The attached photo shows the serial data format used by a ten pin bowling pinspotter mod. The data cable has four pins.
Questions: What type of protocol does it look like? Is there a library that could help me read it?
I can see that it's 16 bits. One start and one stop bit. Each of 10 bits represents a bowling pin. The last 4 bits seem to tell the pinspotter which action to take.
My first goal is to be able to read all four states. Then I'd like to be able to manually send the signals from an Arduino. Then, maybe, automatically trigger one of the actions. (Specially, I want to automatically reverse the sweep after an off-spot condition.) It might also be useful as a troubleshooting tool.
Do you know what signal is on the 4 pins? If not then this is the first thing to figure out.
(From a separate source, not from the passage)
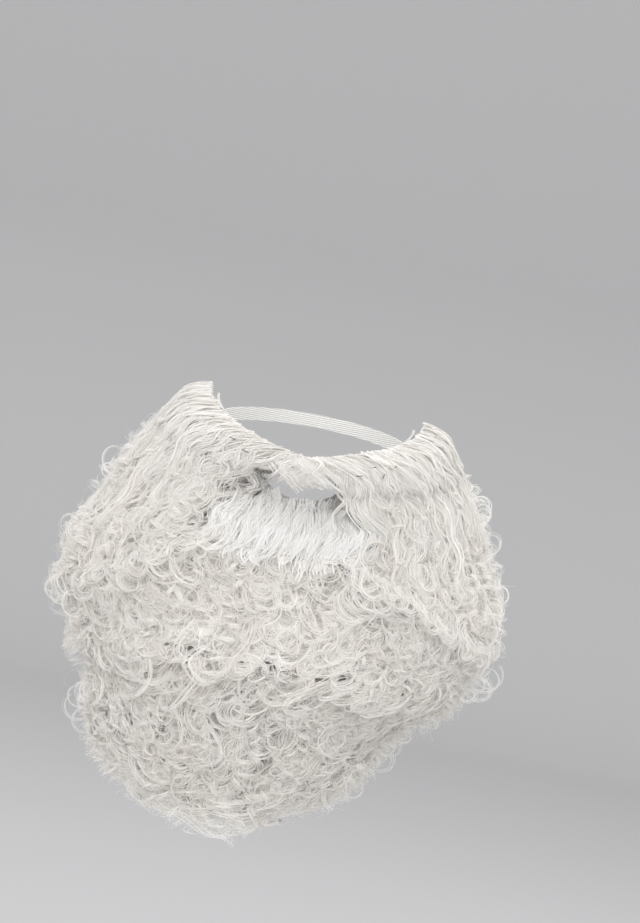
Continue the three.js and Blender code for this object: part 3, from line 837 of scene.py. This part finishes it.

I would guess it's something like Clock, Data, VCC, GND but you will have to determine what pin has what and also what voltage level the clock/data is as the UNO/MEGA can only handle 5V and a DUO 3.3V signals.
Riva:
Do you know what signal is on the 4 pins? If not then this is the first thing to figure out.
I would guess it's something like Clock, Data, VCC, GND but you will have to determine what pin has what and also what voltage level the clock/data is as the UNO/MEGA can only handle 5V and a DUO 3.3V signals.
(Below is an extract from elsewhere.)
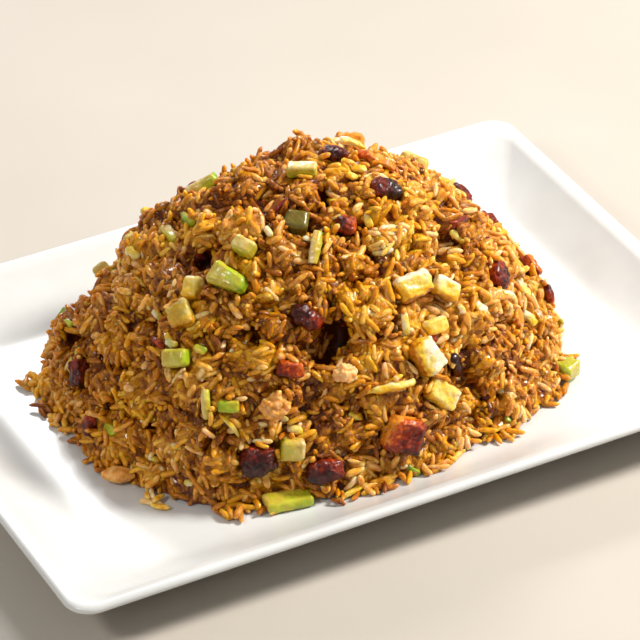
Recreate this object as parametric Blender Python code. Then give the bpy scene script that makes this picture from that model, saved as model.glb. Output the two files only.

I was starting to think I posted this in the wrong area since I haven't gotten many replies.
Since the data line defaults to high, I should be able to check the voltage. I'm hoping it's 5V since I have an Uno and an ATtiny85 right now.
Today I found that only 3 wires are used. Clock, data, and ground. (I was thinking that it seems similar to SPI.)
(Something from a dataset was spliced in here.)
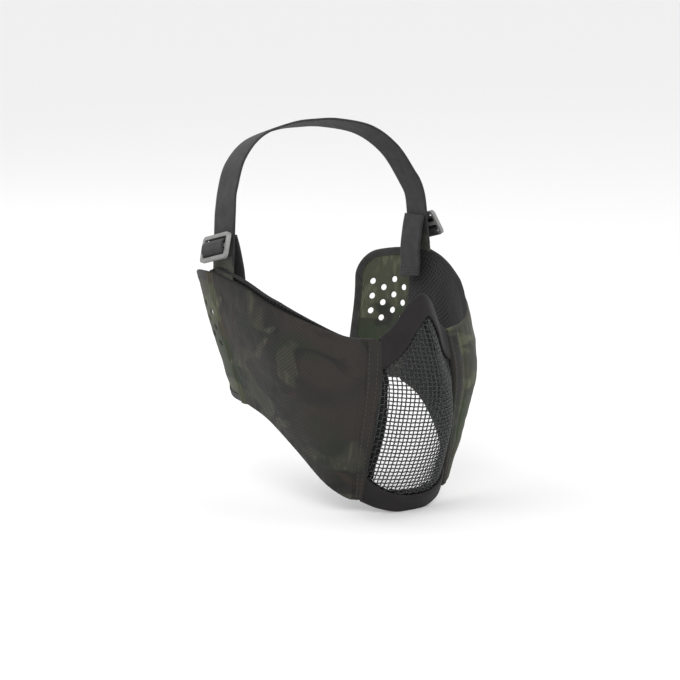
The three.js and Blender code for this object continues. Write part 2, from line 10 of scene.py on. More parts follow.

I'm working all this weekend so might not have chance to look until Monday. The basic routine to read the signal should be pretty simple from what I have seen.
EDIT: A quiet day at work so managed to knock up some test code for sending & reading back values.
OK, so that's a little confusing to me since I haven't worked with serial data directly before. Only an LCD using I2C and the serial monitor. Is this what is referred to as "bit banging?"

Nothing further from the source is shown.